The exchange's Commission on Corporate Governance recommends board-level commitment to long-term sustainable growth, transparency by institutional investors, and regulation of proxy advisory services.

Culminating a year-long process that began with its formation in 2009 of the Commission on Corporate Governance, NYSE Euronext released the final report of the Commission last week. The Commission was established "to examine core governance principles that could be widely supported by issuers, investors, directors and other market participants," according to NYSE.

The authority of NYSE Euronext in matters concerning corporate governance has a long and storied history, as the report points out. Even before the Great Depression, the exchange required companies to issue annual financial reports, and to submit those reports to third-party verification. Innovation in the corporate governance landscape has continued into the 21st century, when the exchange, acting on the recommendation of its Proxy Working Group, made it a listing requirement that brokers be prevented from voting unrestricted shares in proxy elections without specific instruction from clients.

The Commission was formed in the aftermath of the financial crisis of 2008 and 2009, and its report reflects the urgency of "setting forth certain core governance principles which could be widely accepted and supported." The report's first principle, that the primary objective of a corporate board of directors is to build long-term sustainable growth for shareowners, stands as an explicit corrective for the practices of many financial institutions leading up to the crisis, and has been a central tenet of the sustainable investment community for years as well.
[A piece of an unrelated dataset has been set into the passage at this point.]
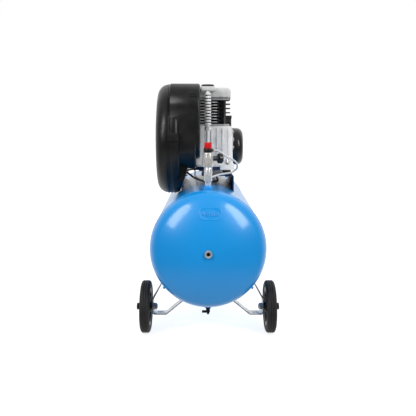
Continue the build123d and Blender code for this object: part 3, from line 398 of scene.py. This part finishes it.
def make_studio():
    """A white floor and backdrop, a surround that gives light, and two soft boxes in front."""
    bpy.context.scene.view_settings.view_transform = "Standard"
    bm = bmesh.new()
    bmesh.ops.create_grid(bm, x_segments=1, y_segments=1, size=FLOOR_SIZE)
    add_stage("floor", bm, shader_of("floor_pale", (0.6, 0.6, 0.6), 0.8, **glow(FLOOR_GLOW)))
    bm = bmesh.new()
    bmesh.ops.create_uvsphere(bm, u_segments=48, v_segments=24, radius=BACKDROP_R)
    add_stage("backdrop", bm, shader_of("backdrop_pale", (0, 0, 0), 1.0, **glow(BACKDROP_GLOW)))
    make_surround()
    for side in (-1, 1):
        make_soft_box(side)


def make_surround():
    """Light from all round: strong from behind and from the floor, weak from in front."""
    world = bpy.data.worlds.new("surround")
    world.use_nodes = True
    tree = world.node_tree
    background = tree.nodes["Background"]
    background.inputs["Color"].default_value = (1.0, 1.0, 1.0, 1)
    place = node_of(tree, "ShaderNodeTexCoord")
    split = node_of(tree, "ShaderNodeSeparateXYZ")
    tree.links.new(place.outputs["Generated"], split.inputs["Vector"])
    depth = ranged(tree, split.outputs["Y"], -0.35, 0.55, FRONT_LIGHT, BACK_LIGHT)
    below = ranged(tree, split.outputs["Z"], -0.25, -0.75, 0.0, FLOOR_LIGHT)
    above = ranged(tree, split.outputs["Z"], 0.3, 0.9, 0.0, TOP_LIGHT)
    strength = depth
    for source in (below, above):
        larger = node_of(tree, "ShaderNodeMath", operation="MAXIMUM")
        tree.links.new(strength, larger.inputs[0])
        tree.links.new(source, larger.inputs[1])
        strength = larger.outputs["Value"]
    tree.links.new(strength, background.inputs["Strength"])
    bpy.context.scene.world = world


# ---------------------------------------------------------------- receiver
def arc_points(centre, radius, start, end, count):
    """Points on an arc, from one angle in degrees to another."""
    step = (end - start) / (count - 1)
    angles = [math.radians(start + step * i) for i in range(count)]
    return [(centre[0] + radius * math.cos(a), centre[1] + radius * math.sin(a)) for a in angles]


def dish_profile(inset):
    """Radius and height of a dished end from its apex to its rim, made smaller by an inset."""
    crown, knuckle = CROWN_R - inset, KNUCKLE_R - inset
    centre_r = TANK_R - KNUCKLE_R
    centre_h = DISH_DEPTH - CROWN_R
    meet = math.degrees(math.atan2(-centre_h, centre_r))
    cap = arc_points((0, centre_h), crown, 90, meet, 40)
    corner = arc_points((centre_r, 0), knuckle, meet, 0, 14)
    return [(max(r, POLE_R), h) for r, h in cap] + corner[1:]


def make_tank_end(name, y, way):
    """One dished end as a closed shell, with the weld's half-round at its rim."""
    weld = arc_points((TANK_R - WELD_SINK, 0.0), WELD_R, 90, -90, 7)
    profile = dish_profile(0.0)[:-1] + weld + list(reversed(dish_profile(TANK_WALL)))
    bm = bmesh.new()
    turned(bm, profile, (0, y, TANK_Z), (0, way, 0), 144)
    add_piece(name, mesh_from(bm, name, 50), "frame", "tank_blue", replaced=["tank_ends"])


def on_crown(x, z, proud):
    """A point standing proud of the front end's crown, at x and z from the tank's axis."""
    radius = CROWN_R + proud
    depth = math.sqrt(radius ** 2 - x ** 2 - z ** 2) - CROWN_R + DISH_DEPTH
    return Vector((x, RIM_Y - depth, TANK_Z + z))


def rounded_outline(width, height, radius, steps=8):
    """Points round a rounded rectangle about its own middle."""
    points = []
    for quarter, (sx, sz) in enumerate(((1, 1), (-1, 1), (-1, -1), (1, -1))):
        centre = (sx * (width / 2 - radius), sz * (height / 2 - radius))
        points += arc_points(centre, radius, 90 * quarter, 90 * quarter + 90, steps)
    return points


def raised_plate(bm, surface, x, z, width, height, radius, steps):
    """A plate that follows a curved surface, from (inset, height above it) steps."""
    loops = []
    for inset, proud in steps:
        corner = max(radius - inset, 0.0004)
        outline = rounded_outline(width - 2 * inset, height - 2 * inset, corner)
        loops.append([bm.verts.new(surface(x + dx, z + dz, proud)) for dx, dz in outline])
    bridge(bm, loops)
    bm.faces.new(loops[-1])
    bm.faces.new(list(reversed(loops[0])))


def make_badge():
    """A pressed badge without lettering: a plate with a rim and a row of plain bars."""
    bm = bmesh.new()
    plate = (BADGE_WIDTH, BADGE_HEIGHT, BADGE_CORNER, BADGE_STEPS)
    raised_plate(bm, on_crown, BADGE_X, BADGE_Z, *plate)
    for index in range(BADGE_BARS):
        x = BADGE_X + BADGE_PITCH * (index - (BADGE_BARS - 1) / 2)
        raised_plate(bm, on_crown, x, BADGE_Z, BAR_WIDTH, BAR_HEIGHT, BAR_CORNER, BAR_STEPS)
    mesh = mesh_from(bm, "tank_badge", 60)
    add_piece("tank_badge", mesh, "frame", "tank_blue", replaced=["tank_ends"])


def make_barrel():
    """The barrel as a plain tube, with an edge line at each flange."""
    length = REAR_RIM_Y - RIM_Y
    profile = [(TANK_R, h) for h in (0.0, FLANGE, length - FLANGE, length)]
    profile = [(TANK_R - TANK_WALL, 0.0)] + profile + [(TANK_R - TANK_WALL, length)]
    bm = bmesh.new()
    turned(bm, profile, (0, RIM_Y, TANK_Z), (0, 1, 0), 192)
    mesh = mesh_from(bm, "tank_shell", 50)
    add_piece("tank_shell", mesh, "frame", "tank_blue", replaced=["tank_barrel"])


def make_long_weld():
    """The barrel's lengthwise weld, a low round bead along its underside."""
    length = REAR_RIM_Y - RIM_Y - 2 * FLANGE
    pole = POLE_R / 10
    profile = [(pole, 0), (WELD_R, 0), (WELD_R, length), (pole, length)]
    bm = bmesh.new()
    turned(bm, profile, (0, RIM_Y + FLANGE, TANK_Z - TANK_R), (0, 1, 0), 24)
    add_piece("tank_seam", mesh_from(bm, "tank_seam"), "frame", "tank_blue")


def make_receiver():
    """Ends, badge and barrel as smooth shells, with weld beads where they meet."""
    make_tank_end("tank_end_front", RIM_Y, -1)
    make_tank_end("tank_end_rear", REAR_RIM_Y, 1)
    make_badge()
    make_barrel()
    make_long_weld()


def make_plugs():
    """The two end plugs, with painted shade in their hexagon sockets."""
    low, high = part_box("tank_plugs")

    def in_socket(polygon):
        middle = polygon.center
        sunk = low.y + MM < middle.y < high.y - MM
        return sunk and math.hypot(middle.x, middle.z - TANK_Z) < SOCKET_R

    # The faces inside each socket get the near-black material as painted shade.
    repaint(refined("tank_plugs", 0.5), SOCKET_SHADE, in_socket)


# ---------------------------------------------------------------- wheels
def tyre_profile(radius, half):
    """Radius and place across a tyre: ribs, between side rings and shoulders that mirror."""
    side = [(RIM_SEAT_R, 0.008 - half), (RIM_SEAT_R + 0.004, 0.002 - half)]
    side += [(radius - 0.016, 0.0008 - half), (radius - 0.0145, -half)]
    side += [(radius - 0.012, -half), (radius - 0.0105, 0.0012 - half)]
    side += arc_points((radius - SHOULDER_R, SHOULDER_IN - half), SHOULDER_R, 260, 350, 7)
    ribs = []
    for rib in (-RIB_PITCH, 0.0, RIB_PITCH):
        ribs += [(radius - RIB_ROUND, rib - RIB_FOOT), (radius, rib - RIB_HALF)]
        ribs += [(radius, rib + RIB_HALF), (radius - RIB_ROUND, rib + RIB_FOOT)]
        ribs += [(radius - GROOVE_DEPTH, rib + GROOVE_HALF)]
    return side + ribs[:-1] + [(r, -place) for r, place in reversed(side)]


def make_tyre(side):
    """A tyre with a ribbed tread, moulded side rings and rounded shoulders."""
    low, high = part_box(f"tyre_{side}")
    profile = tyre_profile((high.z - low.z) / 2, (high.x - low.x) / 2 - TREAD_INSET)
    bm = bmesh.new()
    turned(bm, profile, (low + high) / 2, (1, 0, 0), 128)
    mesh = mesh_from(bm, f"tyre_{side}_tread", 50)
    add_piece(f"tyre_{side}_tread", mesh, f"wheel_{side}", "tyre", replaced=[f"tyre_{side}"])


def make_axle_bolts():
    """The axle bolts in zinc, with blackened heads outside the wheels."""
    head_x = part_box("tyre_right")[1].x + HEAD_GAP
    repaint(refined("axle_bolts", 0.6), DARK_ZINC_AND_GAP_SHADE, lambda polygon: abs(polygon.center.x) > head_x)


# ---------------------------------------------------------------- gauge
def gauge_disc(name, profile, steps, slot, material):
    """A turned disc on the gauge's axis."""
    bm = bmesh.new()
    turned(bm, profile, GAUGE_ORIGIN, GAUGE_WAY, steps)
    add_piece(name, mesh_from(bm, name), "frame", slot, material)


def make_gauge_scale():
    """The dial's ticks, every fifth of them longer."""
    place = Matrix.Translation(GAUGE_ORIGIN) @ GAUGE_WAY.to_track_quat("Z", "Y").to_matrix().to_4x4()
    bm = bmesh.new()
    for index in range(TICKS):
        length, width = SHORT_TICK if index % LONG_EVERY else LONG_TICK
        turn = Matrix.Rotation(math.radians(FIRST_TICK - TICK_ANGLE * index), 4, "Z")
        shift = Matrix.Translation((TICK_END_R - length / 2, 0, DIAL_HIGH + TICK_THICKNESS / 2))
        scale = Matrix.Diagonal((length, width, TICK_THICKNESS, 1))
        bmesh.ops.create_cube(bm, size=1.0, matrix=place @ turn @ shift @ scale)
    add_piece("gauge_scale", mesh_from(bm, "gauge_scale"), "frame", "black_plastic")


def make_gauge_face():
    """Dial with a scale, and the window in front of the needle."""
    dial = [(DIAL_HOLE_R, DIAL_LOW), (DIAL_R, DIAL_LOW), (DIAL_R, DIAL_HIGH), (DIAL_HOLE_R, DIAL_HIGH)]
    gauge_disc("gauge_dial", dial, 48, "white_tube", DIAL_WHITE)
    make_gauge_scale()
    window = [(POLE_R, WINDOW_LOW), (WINDOW_R, WINDOW_LOW), (WINDOW_R, WINDOW_HIGH)]
    window += [(POLE_R, WINDOW_HIGH + WINDOW_DOME)]
    gauge_disc("gauge_window", window, 64, "white_tube", GAUGE_GLASS)


# ---------------------------------------------------------------- pump
def make_cylinders():
    """The finned block in black, with the rims of its fins in light grey: partly bare metal, partly a
    painted reflection of the bright surround.
    """
    low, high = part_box("cylinder_block")
    middle = (low.y + high.y) / 2

    def on_rim(polygon):
        out = abs(polygon.center.y - middle) > FIN_RIM_Y or polygon.center.x < low.x + FIN_RIM_X
        return out and abs(polygon.normal.z) < FIN_EDGE_SLOPE

    # Fin rims facing sideways get the light grey: partly bare metal, partly painted reflection.
    repaint(refined("cylinder_block", 0.5), FIN_RIM_METAL_AND_SHEEN, on_rim)


def make_delivery_pipe():
    """The delivery pipe in bright aluminium, with painted shade in the gaps between its rings."""
    def in_shaded_gap(polygon):
        middle = polygon.center
        deep = math.hypot(middle.x, middle.y - PIPE_Y) < RING_CORE_R
        return deep and RINGS_LOW_Z < middle.z < RINGS_HIGH_Z

    # The faces deep in the gaps between the rings get the near-black material as painted shade.
    repaint(refined("delivery_pipe", 0.4, material=PALE_AND_LIT_CASTING), DARK_ZINC_AND_GAP_SHADE, in_shaded_gap)


# ---------------------------------------------------------------- guard
def guard_outline(grow, count=72):
    """Points (y, z) round the hull of the guard's two circles, made larger by an amount."""
    (big_y, big_z, big_r), (small_y, small_z, small_r) = GUARD_NOSE, GUARD_TAIL
    dy, dz = small_y - big_y, small_z - big_z
    slope = math.degrees(math.atan2(dz, dy))
    opening = math.degrees(math.acos((big_r - small_r) / math.hypot(dy, dz)))
    nose = arc_points((big_y, big_z), big_r + grow, slope + opening, slope + 360 - opening, count)
    tail = arc_points((small_y, small_z), small_r + grow, slope - opening, slope + opening, count)
    return nose + tail


def make_seam_ribs():
    """Pressed ribs that run round the guard beside its seam."""
    bm = bmesh.new()
    for x in SEAM_RIBS:
        loops = []
        for dx, proud in SEAM_SECTION:
            loops.append([bm.verts.new((x + dx, y, z)) for y, z in guard_outline(proud)])
        bridge(bm, loops + loops[:1])
    add_piece("guard_ribs", mesh_from(bm, "guard_ribs", 35), "frame", "black_plastic")


def on_hood(x, z, proud):
    """A point standing proud of the rounded front edge of the guard's hood."""
    depth = math.sqrt((HOOD_ROUND + proud) ** 2 - (z - HOOD_ROUND_Z) ** 2)
    return Vector((x, HOOD_FRONT_Y + HOOD_ROUND - depth, z))


def make_hood_clip():
    """The moulded clip with its hollow, near the hood's upper right corner."""
    bm = bmesh.new()
    raised_plate(bm, on_hood, CLIP_X, CLIP_Z, CLIP_WIDTH, CLIP_HEIGHT, CLIP_CORNER, CLIP_STEPS)
    add_piece("hood_clip", mesh_from(bm, "hood_clip", 35), "frame", "black_plastic")


def make_all_fine():
    """Every CAD node that no other function replaces."""
    for node in sorted(NODES):
        if not NODES[node].hide_render:
            refined(node, material=OTHER_LOOKS.get(node))


make_camera()
make_studio()
make_receiver()
for wheel_side in ("left", "right"):
    make_tyre(wheel_side)
make_gauge_face()
make_plugs()
make_axle_bolts()
make_cylinders()
make_delivery_pipe()
make_seam_ribs()
make_hood_clip()
make_all_fine()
As the report states, "Corporate polices which encourage excessive risk-taking for the sake of short-term increases in stock price performance are inconsistent with sound corporate governance."

Stating that "the right to vote the shares of a company is a basic right and duty of share ownership," the report calls on institutional investors to "establish and disclose their corporate governance guidelines and general voting policies." While many institutional investors need to use third party proxy advisory services, the report acknowledges, doing so does not relieve them "from discharging their responsibility to vote constructively, thoughtfully and in alignment with the interests of their clients."

Specifically addressing the increasing influence of proxy advisory services, the report asserts that such firms should be required to disclose the policies and methodologies used in determining its proxy voting recommendations, as well as all potential conflicts of interest. The report commends the Securities and Exchange Commission (SEC) for its
Concept Release on the US Proxy System, which asked for comments on the role of proxy advisory services in the proxy voting process.

The report also addresses the declining participation of individual investors in the proxy voting process, and calls on the SEC to consider ways to encourage effective and efficient participation in the process by individual investors.

With about 8,000 listed issues, NYSE Euronext's equities markets represent one-third of global equities trading, the most liquidity of any global exchange group.